Cette importation massive de bras étrangers diminue sensiblement au cours des années 1930, même si les saisonniers des pays avoisinants poursuivent leur va-et-vient.
L’exil espagnol (1936-1939)
En 1936 une sanglante guerre civile éclate en Espagne, qui oppose les fascistes phalangistes de Francisco Franco (1892-1975) aux républicains socialistes, communistes et anarchistes. Elle se solde par la victoire des premiers au printemps de 1939. Durant le conflit, de nombreux partisans des deux camps se réfugient en France, en Algérie et au Maroc
. Lors de la défaite des républicains, plus de 440 000 Espagnols quittent Barcelone et ses alentours pour franchir, à bout de force et sous les bombardements ennemis, les Pyrénées. Le gouvernement français d’Édouard Daladier, dans un contexte de xénophobie croissante, ouvre ses frontières aux exilés, mais préfère d’abord créer des camps de concentration (construits à même le sable par les réfugiés, utilisés comme main-d’œuvre par les autorités) à Argelès-sur-mer
, à Barcarès et à Saint-Cyprien (Pyrénées-Orientales). Les réfugiés sont ensuite disséminés dans les 90 départements que compte le pays à l’époque.

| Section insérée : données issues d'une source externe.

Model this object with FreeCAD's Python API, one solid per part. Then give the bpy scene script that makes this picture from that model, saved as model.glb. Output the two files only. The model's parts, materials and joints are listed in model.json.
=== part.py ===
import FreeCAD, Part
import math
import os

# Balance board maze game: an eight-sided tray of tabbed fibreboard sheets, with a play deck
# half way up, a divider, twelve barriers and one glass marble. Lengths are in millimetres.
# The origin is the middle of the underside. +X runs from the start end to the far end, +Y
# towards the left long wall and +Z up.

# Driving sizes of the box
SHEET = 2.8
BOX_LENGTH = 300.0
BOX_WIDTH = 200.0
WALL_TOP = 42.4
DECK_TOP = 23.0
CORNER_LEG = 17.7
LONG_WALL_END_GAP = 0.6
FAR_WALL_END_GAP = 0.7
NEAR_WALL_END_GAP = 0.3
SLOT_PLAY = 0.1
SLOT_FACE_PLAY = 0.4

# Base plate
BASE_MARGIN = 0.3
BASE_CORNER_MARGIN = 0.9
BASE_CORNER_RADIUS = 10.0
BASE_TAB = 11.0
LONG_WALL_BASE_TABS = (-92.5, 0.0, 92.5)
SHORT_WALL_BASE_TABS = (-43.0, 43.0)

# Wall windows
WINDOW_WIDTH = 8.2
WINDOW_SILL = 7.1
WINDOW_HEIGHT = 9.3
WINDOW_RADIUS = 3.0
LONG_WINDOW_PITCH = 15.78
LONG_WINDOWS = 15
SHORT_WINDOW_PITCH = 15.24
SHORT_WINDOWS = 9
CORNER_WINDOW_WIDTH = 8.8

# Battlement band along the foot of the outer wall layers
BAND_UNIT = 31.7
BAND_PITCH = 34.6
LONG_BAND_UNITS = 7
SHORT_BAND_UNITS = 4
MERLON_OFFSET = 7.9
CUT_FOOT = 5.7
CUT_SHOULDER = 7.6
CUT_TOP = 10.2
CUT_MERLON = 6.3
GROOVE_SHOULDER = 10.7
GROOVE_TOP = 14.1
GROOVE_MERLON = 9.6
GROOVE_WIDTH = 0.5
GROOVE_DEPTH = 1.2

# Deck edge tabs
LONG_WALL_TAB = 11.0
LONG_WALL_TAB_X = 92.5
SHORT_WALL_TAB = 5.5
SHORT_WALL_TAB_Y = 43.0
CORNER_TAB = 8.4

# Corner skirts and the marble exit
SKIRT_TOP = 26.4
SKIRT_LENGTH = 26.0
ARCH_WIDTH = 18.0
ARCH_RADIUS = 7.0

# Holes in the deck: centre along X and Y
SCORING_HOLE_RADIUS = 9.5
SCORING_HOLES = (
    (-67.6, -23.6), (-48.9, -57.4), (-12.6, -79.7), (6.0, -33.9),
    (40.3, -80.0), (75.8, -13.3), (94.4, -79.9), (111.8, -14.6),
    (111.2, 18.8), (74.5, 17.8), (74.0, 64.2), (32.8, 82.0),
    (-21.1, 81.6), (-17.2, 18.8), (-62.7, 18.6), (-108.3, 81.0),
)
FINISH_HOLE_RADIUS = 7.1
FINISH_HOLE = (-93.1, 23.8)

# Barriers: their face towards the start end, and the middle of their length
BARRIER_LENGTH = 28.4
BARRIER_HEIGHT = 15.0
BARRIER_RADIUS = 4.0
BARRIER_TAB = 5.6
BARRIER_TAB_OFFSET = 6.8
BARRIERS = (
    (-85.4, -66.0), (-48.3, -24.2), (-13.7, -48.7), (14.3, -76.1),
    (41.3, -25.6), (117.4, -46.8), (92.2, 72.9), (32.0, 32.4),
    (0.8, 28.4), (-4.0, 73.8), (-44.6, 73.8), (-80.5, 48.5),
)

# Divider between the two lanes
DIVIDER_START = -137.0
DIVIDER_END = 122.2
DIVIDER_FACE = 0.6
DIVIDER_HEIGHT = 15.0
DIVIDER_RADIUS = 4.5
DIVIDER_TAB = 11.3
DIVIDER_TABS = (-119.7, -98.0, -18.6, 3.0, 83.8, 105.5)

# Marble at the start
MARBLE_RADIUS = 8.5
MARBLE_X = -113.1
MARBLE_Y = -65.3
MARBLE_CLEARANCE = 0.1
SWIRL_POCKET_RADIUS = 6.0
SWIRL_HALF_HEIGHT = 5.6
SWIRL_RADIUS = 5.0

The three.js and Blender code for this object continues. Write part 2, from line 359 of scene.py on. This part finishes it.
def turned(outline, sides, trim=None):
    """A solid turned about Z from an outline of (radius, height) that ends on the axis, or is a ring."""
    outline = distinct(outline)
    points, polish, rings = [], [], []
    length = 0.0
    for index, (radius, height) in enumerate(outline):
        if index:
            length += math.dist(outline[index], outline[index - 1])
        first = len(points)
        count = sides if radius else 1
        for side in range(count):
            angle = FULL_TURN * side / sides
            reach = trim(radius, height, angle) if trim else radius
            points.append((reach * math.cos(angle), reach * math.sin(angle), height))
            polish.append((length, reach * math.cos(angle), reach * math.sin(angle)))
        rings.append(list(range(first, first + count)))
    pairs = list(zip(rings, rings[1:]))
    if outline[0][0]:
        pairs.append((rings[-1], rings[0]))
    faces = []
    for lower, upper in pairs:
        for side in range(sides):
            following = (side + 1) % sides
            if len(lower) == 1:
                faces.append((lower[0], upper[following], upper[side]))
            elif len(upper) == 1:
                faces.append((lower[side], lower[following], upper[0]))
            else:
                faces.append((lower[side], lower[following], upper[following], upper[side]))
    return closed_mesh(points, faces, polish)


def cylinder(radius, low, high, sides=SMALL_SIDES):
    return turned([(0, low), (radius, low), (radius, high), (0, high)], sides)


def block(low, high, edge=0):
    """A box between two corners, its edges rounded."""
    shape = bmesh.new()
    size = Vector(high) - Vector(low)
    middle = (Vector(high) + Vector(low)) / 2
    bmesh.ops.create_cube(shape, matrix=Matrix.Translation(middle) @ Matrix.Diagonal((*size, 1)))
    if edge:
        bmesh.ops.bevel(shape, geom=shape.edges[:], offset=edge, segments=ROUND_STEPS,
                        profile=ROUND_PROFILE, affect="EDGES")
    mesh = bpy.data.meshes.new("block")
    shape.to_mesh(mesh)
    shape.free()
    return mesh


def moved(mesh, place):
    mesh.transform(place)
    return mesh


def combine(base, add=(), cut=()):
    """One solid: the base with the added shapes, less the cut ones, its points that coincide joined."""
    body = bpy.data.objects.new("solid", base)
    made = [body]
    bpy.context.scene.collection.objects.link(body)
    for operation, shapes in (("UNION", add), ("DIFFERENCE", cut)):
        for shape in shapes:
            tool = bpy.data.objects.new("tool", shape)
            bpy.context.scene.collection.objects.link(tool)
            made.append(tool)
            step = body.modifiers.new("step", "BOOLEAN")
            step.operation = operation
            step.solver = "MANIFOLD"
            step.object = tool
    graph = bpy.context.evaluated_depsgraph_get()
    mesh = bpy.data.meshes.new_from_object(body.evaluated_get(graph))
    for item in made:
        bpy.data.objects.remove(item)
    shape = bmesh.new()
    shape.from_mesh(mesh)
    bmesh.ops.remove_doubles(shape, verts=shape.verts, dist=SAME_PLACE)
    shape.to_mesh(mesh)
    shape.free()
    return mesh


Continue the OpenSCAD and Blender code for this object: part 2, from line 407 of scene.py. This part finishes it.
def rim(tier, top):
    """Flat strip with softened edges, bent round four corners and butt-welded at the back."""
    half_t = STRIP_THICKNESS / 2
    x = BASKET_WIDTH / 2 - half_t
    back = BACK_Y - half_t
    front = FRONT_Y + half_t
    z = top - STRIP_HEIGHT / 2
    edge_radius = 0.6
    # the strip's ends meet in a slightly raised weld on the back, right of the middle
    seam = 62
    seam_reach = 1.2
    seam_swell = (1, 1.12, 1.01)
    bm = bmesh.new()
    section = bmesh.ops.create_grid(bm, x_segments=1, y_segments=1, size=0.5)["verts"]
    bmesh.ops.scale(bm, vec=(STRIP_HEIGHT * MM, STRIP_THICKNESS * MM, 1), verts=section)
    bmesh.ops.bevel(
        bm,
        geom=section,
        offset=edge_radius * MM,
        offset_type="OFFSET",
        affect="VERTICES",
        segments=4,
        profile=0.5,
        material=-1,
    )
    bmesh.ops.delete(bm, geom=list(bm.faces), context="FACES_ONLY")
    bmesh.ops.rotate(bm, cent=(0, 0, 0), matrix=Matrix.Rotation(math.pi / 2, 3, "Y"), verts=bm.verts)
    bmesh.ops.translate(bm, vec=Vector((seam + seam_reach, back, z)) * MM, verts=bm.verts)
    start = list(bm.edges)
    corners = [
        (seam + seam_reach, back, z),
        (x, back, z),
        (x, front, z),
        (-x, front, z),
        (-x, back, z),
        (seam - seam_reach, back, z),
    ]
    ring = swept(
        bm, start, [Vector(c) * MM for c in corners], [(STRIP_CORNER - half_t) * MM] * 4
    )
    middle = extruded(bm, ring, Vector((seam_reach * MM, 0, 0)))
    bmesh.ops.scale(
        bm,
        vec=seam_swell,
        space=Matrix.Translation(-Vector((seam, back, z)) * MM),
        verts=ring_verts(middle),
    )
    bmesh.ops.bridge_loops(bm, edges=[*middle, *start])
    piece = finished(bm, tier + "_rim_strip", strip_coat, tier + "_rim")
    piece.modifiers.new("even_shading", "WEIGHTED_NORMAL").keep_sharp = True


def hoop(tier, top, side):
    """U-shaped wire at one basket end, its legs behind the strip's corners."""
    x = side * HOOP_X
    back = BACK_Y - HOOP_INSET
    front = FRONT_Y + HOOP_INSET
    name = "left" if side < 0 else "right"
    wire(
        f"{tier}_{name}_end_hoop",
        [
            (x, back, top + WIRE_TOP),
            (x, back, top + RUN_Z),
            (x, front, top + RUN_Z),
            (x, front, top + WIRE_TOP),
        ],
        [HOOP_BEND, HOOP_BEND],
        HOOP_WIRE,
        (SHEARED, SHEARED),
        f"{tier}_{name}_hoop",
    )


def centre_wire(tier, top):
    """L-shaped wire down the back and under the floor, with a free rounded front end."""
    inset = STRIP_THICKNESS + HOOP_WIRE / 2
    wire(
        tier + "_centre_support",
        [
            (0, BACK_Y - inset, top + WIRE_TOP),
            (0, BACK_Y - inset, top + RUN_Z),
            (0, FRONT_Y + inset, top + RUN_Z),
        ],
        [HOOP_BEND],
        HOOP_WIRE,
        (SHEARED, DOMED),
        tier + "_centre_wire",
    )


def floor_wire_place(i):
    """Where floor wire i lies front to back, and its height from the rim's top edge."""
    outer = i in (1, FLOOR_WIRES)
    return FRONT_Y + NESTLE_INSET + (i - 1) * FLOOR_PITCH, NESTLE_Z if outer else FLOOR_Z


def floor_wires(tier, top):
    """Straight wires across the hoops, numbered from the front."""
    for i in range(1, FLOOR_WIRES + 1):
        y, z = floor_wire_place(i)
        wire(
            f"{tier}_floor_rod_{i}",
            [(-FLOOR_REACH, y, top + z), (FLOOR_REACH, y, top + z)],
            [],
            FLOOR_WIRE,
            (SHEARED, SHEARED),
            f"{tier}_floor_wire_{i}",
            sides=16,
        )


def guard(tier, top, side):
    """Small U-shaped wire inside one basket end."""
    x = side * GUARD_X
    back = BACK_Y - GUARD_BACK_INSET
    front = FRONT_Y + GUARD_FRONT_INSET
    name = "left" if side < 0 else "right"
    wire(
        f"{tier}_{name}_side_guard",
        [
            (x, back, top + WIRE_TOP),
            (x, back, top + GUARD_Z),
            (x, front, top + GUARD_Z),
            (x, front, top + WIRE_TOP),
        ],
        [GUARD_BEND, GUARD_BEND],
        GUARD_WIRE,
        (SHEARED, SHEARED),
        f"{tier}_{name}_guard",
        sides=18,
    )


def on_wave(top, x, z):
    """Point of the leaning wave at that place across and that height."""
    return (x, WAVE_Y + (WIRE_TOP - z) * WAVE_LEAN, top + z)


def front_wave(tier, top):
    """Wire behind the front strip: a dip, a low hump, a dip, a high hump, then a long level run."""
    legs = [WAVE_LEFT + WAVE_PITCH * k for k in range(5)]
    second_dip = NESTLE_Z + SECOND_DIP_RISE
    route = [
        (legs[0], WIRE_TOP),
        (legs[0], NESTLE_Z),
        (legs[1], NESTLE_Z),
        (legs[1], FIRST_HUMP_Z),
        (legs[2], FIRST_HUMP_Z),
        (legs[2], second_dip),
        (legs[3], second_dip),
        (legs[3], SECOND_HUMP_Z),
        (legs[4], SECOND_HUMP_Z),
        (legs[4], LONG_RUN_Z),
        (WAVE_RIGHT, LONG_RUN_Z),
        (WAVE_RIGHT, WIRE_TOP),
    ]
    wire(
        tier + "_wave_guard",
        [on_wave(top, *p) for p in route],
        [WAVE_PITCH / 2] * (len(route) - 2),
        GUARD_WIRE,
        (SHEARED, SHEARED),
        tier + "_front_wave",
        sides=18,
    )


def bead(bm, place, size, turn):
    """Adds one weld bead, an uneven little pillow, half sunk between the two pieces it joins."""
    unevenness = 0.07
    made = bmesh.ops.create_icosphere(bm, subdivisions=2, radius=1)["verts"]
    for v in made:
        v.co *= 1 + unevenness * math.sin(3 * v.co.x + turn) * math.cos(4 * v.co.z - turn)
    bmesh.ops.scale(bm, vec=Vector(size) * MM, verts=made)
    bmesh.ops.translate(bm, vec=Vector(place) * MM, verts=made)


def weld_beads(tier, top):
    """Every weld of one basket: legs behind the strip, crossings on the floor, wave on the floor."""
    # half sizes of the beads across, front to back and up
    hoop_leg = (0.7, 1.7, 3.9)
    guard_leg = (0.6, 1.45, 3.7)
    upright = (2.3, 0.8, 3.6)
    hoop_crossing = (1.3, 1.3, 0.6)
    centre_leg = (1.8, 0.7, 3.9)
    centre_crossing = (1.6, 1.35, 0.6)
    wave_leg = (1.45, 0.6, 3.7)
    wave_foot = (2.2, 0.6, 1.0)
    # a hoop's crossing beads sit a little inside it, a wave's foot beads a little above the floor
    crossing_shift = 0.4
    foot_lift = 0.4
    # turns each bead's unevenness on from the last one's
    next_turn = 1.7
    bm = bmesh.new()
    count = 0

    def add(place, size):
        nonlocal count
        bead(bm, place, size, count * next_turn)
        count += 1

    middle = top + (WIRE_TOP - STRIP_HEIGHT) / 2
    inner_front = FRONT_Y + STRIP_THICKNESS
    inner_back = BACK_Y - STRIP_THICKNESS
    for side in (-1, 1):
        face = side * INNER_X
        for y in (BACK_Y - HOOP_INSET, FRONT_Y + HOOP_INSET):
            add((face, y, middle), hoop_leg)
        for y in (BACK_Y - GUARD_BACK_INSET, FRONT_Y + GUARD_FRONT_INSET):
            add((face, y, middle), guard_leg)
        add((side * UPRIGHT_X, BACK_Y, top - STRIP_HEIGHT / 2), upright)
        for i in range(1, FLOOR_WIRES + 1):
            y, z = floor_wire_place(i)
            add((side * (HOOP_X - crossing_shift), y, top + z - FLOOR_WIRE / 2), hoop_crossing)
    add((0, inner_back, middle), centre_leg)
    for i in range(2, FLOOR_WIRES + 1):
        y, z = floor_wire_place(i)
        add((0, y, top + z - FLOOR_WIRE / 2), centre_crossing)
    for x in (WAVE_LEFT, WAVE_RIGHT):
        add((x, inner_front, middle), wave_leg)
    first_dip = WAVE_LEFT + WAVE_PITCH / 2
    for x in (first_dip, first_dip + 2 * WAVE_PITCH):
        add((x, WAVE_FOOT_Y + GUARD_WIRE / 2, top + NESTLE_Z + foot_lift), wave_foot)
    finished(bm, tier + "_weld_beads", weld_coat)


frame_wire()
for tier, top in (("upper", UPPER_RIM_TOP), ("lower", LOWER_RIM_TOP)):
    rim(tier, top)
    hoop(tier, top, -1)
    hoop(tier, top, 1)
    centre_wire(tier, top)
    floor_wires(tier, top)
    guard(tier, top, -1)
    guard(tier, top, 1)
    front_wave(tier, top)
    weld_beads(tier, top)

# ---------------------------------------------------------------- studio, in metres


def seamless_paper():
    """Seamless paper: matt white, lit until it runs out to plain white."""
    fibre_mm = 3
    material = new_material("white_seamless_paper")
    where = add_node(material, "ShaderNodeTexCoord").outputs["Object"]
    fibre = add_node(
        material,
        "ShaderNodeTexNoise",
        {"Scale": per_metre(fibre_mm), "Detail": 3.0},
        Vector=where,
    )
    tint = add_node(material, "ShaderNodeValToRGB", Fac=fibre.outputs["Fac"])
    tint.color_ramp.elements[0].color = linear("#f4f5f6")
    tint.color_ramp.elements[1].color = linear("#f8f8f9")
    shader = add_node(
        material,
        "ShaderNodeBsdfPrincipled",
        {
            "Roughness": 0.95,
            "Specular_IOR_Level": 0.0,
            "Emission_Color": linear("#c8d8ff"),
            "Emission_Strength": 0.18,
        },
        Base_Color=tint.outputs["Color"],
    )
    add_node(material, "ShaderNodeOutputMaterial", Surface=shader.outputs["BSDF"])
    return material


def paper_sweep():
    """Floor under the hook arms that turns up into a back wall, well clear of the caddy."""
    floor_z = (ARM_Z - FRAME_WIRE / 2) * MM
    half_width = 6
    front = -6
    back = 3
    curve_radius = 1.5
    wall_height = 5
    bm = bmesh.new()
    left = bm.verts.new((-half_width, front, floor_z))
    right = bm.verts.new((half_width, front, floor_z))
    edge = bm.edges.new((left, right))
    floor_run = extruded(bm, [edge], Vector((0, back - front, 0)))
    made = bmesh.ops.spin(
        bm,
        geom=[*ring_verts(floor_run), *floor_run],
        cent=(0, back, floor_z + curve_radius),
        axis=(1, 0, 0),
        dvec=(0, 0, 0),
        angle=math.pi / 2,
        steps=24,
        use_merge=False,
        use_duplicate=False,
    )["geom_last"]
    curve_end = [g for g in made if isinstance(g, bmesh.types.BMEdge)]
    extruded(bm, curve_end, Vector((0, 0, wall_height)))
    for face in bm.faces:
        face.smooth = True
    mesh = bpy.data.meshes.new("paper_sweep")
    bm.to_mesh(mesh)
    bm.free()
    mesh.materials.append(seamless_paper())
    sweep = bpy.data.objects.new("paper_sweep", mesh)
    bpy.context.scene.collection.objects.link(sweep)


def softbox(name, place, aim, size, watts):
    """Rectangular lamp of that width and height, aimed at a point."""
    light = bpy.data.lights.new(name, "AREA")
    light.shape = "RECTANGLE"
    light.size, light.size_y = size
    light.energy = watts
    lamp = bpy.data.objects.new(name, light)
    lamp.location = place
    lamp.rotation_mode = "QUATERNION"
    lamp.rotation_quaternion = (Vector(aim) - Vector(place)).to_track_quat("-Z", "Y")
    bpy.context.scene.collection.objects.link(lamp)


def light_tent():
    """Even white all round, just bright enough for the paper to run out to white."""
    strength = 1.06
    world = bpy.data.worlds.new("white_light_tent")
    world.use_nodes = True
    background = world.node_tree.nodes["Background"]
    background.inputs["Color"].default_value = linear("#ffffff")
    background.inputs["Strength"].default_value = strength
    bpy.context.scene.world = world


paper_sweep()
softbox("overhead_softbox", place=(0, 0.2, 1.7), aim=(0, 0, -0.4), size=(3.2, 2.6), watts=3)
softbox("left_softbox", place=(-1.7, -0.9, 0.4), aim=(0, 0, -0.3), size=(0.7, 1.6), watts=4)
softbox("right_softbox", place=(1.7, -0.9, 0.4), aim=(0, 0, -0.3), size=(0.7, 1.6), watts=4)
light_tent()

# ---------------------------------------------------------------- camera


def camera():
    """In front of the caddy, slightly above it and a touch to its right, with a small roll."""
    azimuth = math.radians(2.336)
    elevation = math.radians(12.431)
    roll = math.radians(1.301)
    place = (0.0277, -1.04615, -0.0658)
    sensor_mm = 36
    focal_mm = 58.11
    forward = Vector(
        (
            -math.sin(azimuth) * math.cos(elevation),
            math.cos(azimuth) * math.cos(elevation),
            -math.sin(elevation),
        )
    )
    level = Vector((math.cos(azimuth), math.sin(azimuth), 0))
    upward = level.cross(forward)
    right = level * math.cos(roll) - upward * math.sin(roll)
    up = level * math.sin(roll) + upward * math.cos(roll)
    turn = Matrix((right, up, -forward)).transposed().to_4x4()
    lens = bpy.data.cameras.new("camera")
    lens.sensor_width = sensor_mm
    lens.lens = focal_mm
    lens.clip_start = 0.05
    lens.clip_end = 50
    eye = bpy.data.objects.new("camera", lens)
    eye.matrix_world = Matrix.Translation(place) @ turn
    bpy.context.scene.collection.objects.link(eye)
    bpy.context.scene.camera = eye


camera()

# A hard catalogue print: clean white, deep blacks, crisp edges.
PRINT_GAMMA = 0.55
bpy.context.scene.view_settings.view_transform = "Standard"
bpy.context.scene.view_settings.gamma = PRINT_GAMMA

L’Australie, terre d’accueil pour les Européens
La crise économique des années 1930 éloigne drastiquement les émigrés européens de l’Amérique du Sud, qui ne compte désormais que des flux migratoires régionaux. L’Australie, en revanche, adopte depuis le début du siècle une politique migratoire dite « blanche », qui favorise au début les Anglo-Saxons, puis les autres Européens. À la fin de la Première Guerre mondiale, l’immigration anglaise, « sponsorisée » par le gouvernement britannique et par des organisations religieuses protestantes, reprend de la vigueur. Puisque les États-Unis limitent l’immigration des Européens du Sud, un nombre croissant de jeunes hommes grecs et italiens prennent le chemin de l’Océanie. C’est également au cours des années 1930 que des colons juifs commencent à arriver en plus grand nombre dans cette partie du monde, fuyant les persécutions nazies.